Ulmus laevis | Boom van het jaar 2024
De Fladderiep of Ulmus laevis is door zijn uiteindelijke imposante grote en opgaande, brede kroon een schitterende verschijning. De soort is inheems in grote delen van Europa en is vooral te vinden is in de buurt van rivieren zoals de Wolga en de Donau. In de herfst kleurt de soort geel en daardoor misschien nog wel mooier. De bloemen hangen in trosjes aan de twijgen en fladderen bij het minste zuchtje wind alle kanten op, vandaar de naam: Fladderiep. De soort kan goed tegen periodieke hoge waterstanden en komt daarom ook voor in lijstjes met klimaatbomen. Omdat deze soort is verkozen tot ‘Boom van het Jaar 2024’ na een stemming onder meer dan 300 kwekers, handelaren en professionals een kort artikel over de herkomst van deze soort. Een soort die ook te vinden is op onze sortimentslijst van eigen kwekerij. LTO Nederland koos dit jaar voor het thema ‘Nostalgische Bomen’, de nadruk lag hierbij op de esthetische waarde van de genomineerde bomen.

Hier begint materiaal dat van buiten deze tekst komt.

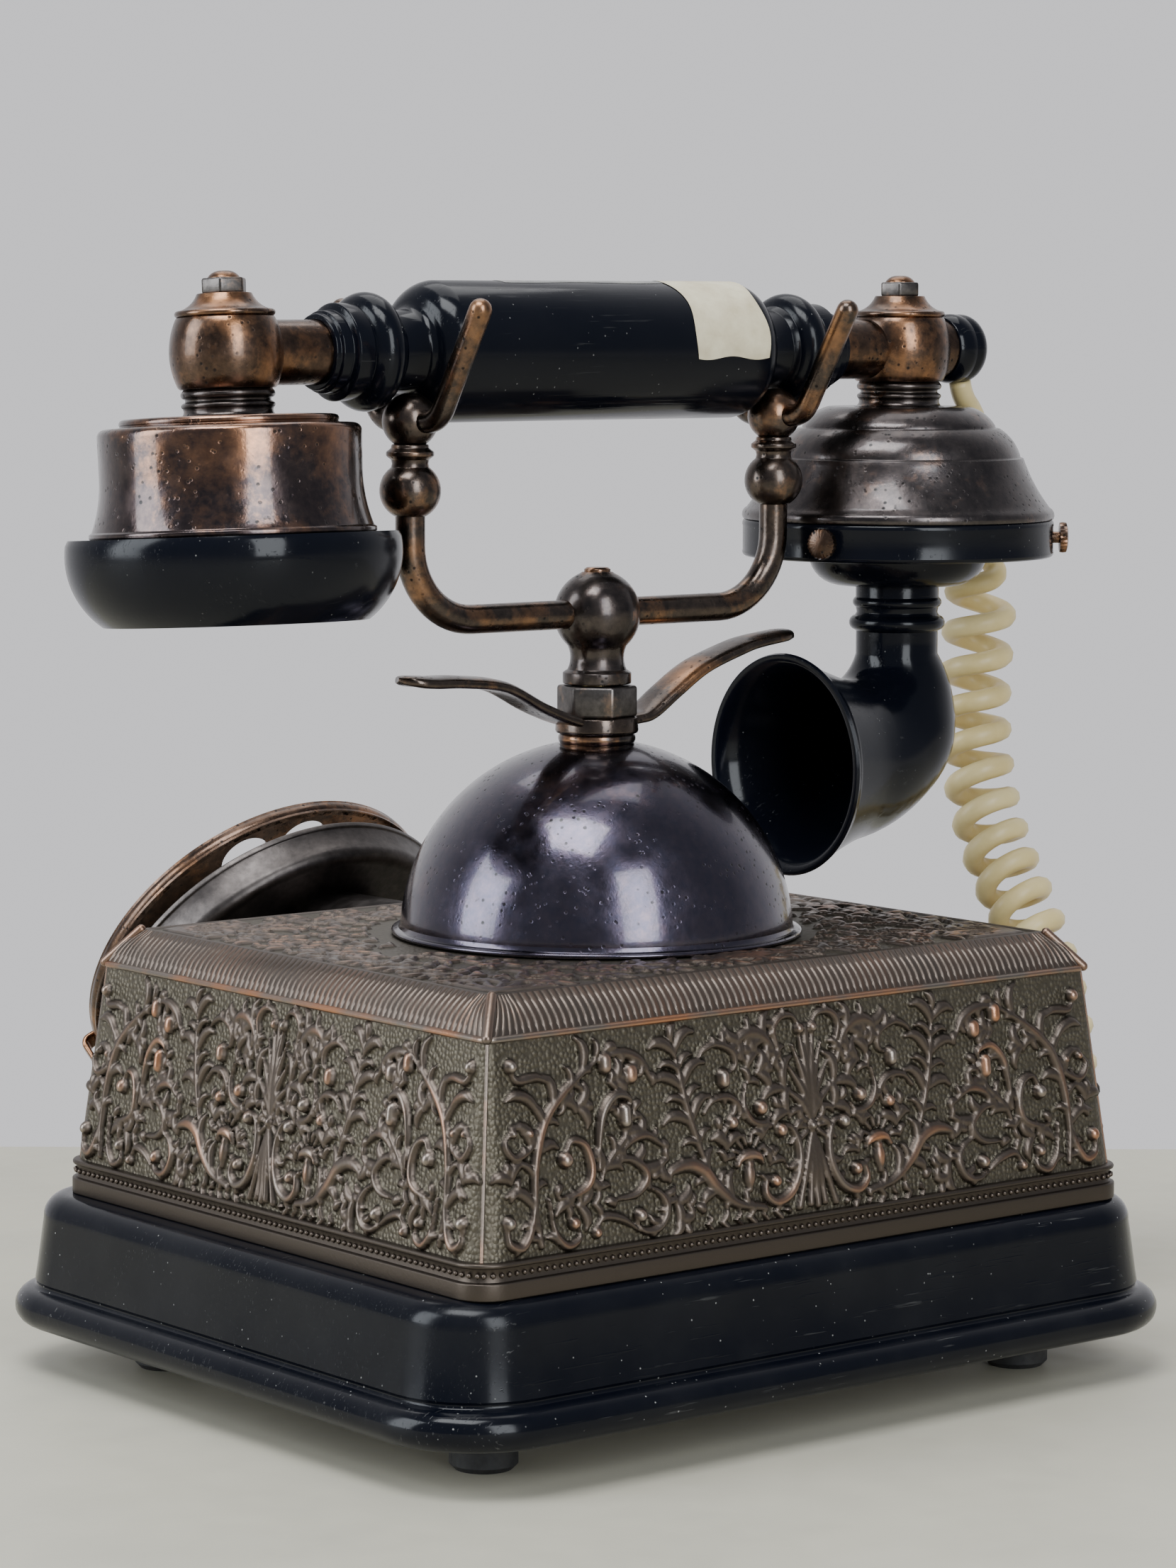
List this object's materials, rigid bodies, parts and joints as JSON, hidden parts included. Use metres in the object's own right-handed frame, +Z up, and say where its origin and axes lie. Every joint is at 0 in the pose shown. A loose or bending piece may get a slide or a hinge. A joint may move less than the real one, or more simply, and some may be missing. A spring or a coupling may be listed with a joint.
{
  "type": "french style cradle telephone",
  "caption": "Desk telephone with an embossed case on a black plinth, a dome, a cradle with two forks, a lift-off handset with a horn, a finger dial and a curly cord.",
  "frame": {"origin": "middle of the object's box at the floor, cord left out", "axes": "+Z up, the dial faces -Y, the earpiece is at +X and the mouthpiece at -X"},
  "size_m": [0.2335, 0.209, 0.2082],
  "materials": {
    "plinth_black": "polished black moulding with dust and fine scratches",
    "gloss_black": "polished black moulding with dust and fine scratches",
    "case_copper": "antique copper plating, dark in the recesses and worn bright on the relief",
    "dome_copper": "dark polished copper plating with pits",
    "copper_brown": "aged copper plating with warm rubbed edges",
    "cup_copper": "aged copper plating, smooth, dark brown",
    "brass_inner": "plain brass",
    "steel_plate": "zinc plated sheet steel",
    "screw_steel": "plain steel",
    "spring_steel": "spring steel",
    "coil_winding": "varnished copper winding",
    "capsule_metal": "bare aluminium",
    "bakelite": "brown insulating board",
    "board": "brown laminate board",
    "enamel_white": "white enamel",
    "cord_ivory": "ivory vinyl, semi gloss",
    "foot_rubber": "black rubber"
  },
  "bodies": {
    "base": {"plinth": "plinth_black", "base_plate": "steel_plate", "rubber_feet": "foot_rubber", "case_pillars": "steel_plate", "case_screws": "screw_steel", "case_cover": "case_copper", "dome": "dome_copper", "dome_collar": "copper_brown", "post_bushing": "brass_inner", "wing_plate": "copper_brown", "lock_nut": "copper_brown", "hook_bracket": "steel_plate", "hook_spring": "spring_steel", "contact_stack": "bakelite", "handset_cord_grommet": "foot_rubber", "line_cord_inlet": "foot_rubber", "number_plate": "enamel_white", "dial_frame": "steel_plate", "dial_cup": "copper_brown", "dial_neck": "copper_brown", "finger_stop": "copper_brown", "ringer_frame": "steel_plate", "ringer_coils": "coil_winding", "gongs": "brass_inner", "network_board": "board", "curly_cord": "cord_ivory", "cord_lead_base": "cord_ivory"},
    "cradle": {"plunger_post": "brass_inner", "hub_ball": "copper_brown", "hub_screw": "copper_brown", "yoke_bar": "copper_brown", "arm_finials": "copper_brown", "ear_side_fork": "copper_brown", "mouth_side_fork": "copper_brown"},
    "hook_lever": {"hook_lever": "brass_inner"},
    "handset": {"grip_upper_half": "gloss_black", "grip_lower_half": "gloss_black", "handset_tube": "copper_brown", "ear_fitting": "copper_brown", "mouth_fitting": "copper_brown", "fitting_washers": "copper_brown", "fitting_nuts": "copper_brown", "fitting_bolts": "copper_brown", "fitting_necks": "copper_brown", "ear_cup": "cup_copper", "ear_cap": "gloss_black", "receiver_capsule": "capsule_metal", "mouth_bell": "cup_copper", "mouth_ring": "gloss_black", "thumb_screws": "copper_brown", "mouth_dish": "gloss_black", "transmitter_capsule": "capsule_metal", "horn": "gloss_black", "tube_end_cap": "gloss_black", "cord_lead_top": "cord_ivory"},
    "finger_wheel": {"finger_wheel": "copper_brown", "centre_cap": "copper_brown", "dial_gear": "brass_inner"},
    "governor": {"governor": "brass_inner"},
    "clapper": {"clapper": "spring_steel"}
  },
  "joints": [
    {"name": "cradle_lift", "type": "slide", "parent": "base", "child": "cradle", "axis": [0, 0, 1], "range_m": [0, 0.004], "stiffness_N_per_m": 200, "springref_m": 0.0145},
    {"name": "hook_lever_turn", "type": "hinge", "parent": "base", "child": "hook_lever", "pos_m": [0.01448, 0.03796, 0.061], "axis": [0, 1, 0], "range_deg": [0, 17.5]},
    {"name": "handset_lift", "type": "slide", "parent": "cradle", "child": "handset", "axis": [0, 0, 1], "range_m": [0, 0.1], "deforming": ["curly_cord"]},
    {"name": "finger_wheel_turn", "type": "hinge", "parent": "base", "child": "finger_wheel", "pos_m": [0.00048, -0.08214, 0.0692], "axis": [0, 0.8192, -0.5736], "range_deg": [0, 325], "stiffness_Nm_per_rad": 0.02, "springref_deg": -57.3},
    {"name": "governor_turn", "type": "hinge", "parent": "base", "child": "governor", "pos_m": [0.02598, -0.08214, 0.0692], "axis": [0, 0.8192, -0.5736], "range_deg": [-1400, 0]},
    {"name": "clapper_swing", "type": "hinge", "parent": "base", "child": "clapper", "pos_m": [-0.03152, 0.02996, 0.0405], "axis": [1, 0, 0], "range_deg": [-4, 4]}
  ],
  "couplings": [
    {"joint": "hook_lever_turn", "follows": "cradle_lift", "rad_per_m": 75},
    {"joint": "governor_turn", "follows": "finger_wheel_turn", "ratio": -4}
  ]
}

Herkomst: Midden- en Oost-Europa. De soort is inheems in Nederland.
Gebruik: De soort geeft de voorkeur aan zonnige tot licht beschaduwde plaatsen op vochtige, matig voedselrijke tot voedselrijke bodems. Kan tot 32 meter hoog worden. De soort onderscheidt zich duidelijk van de twee overige inheemse iepensoorten Ulmus glabra en Ulmus minor. De bladeren zijn omgekeerd eirond, hebben onvertakte zijnerven en zijn zachtbehaard aan de onderkant. De bladvoet is zeer scheef. Bloeitijdstip: maart-april vóór het verschijnen van het blad. De gevleugelde nootjes hebben een dichtbehaarde rand. De steeliep komt voor langs beken, in loofbossen, in hagen, langs holle wegen en in het open veld. De soort is weinig tolerant voor droogte en redelijk tolerant voor waterstagnatie. Alhoewel deze soort bij kunstmatige besmetting zeer gevoelig blijkt voor de iepziekte wordt hij in de praktijk niet aangetast. Zeer vermoedelijk omdat de iepenspintkevers andere iepensoorten prefereren boven de steeliep.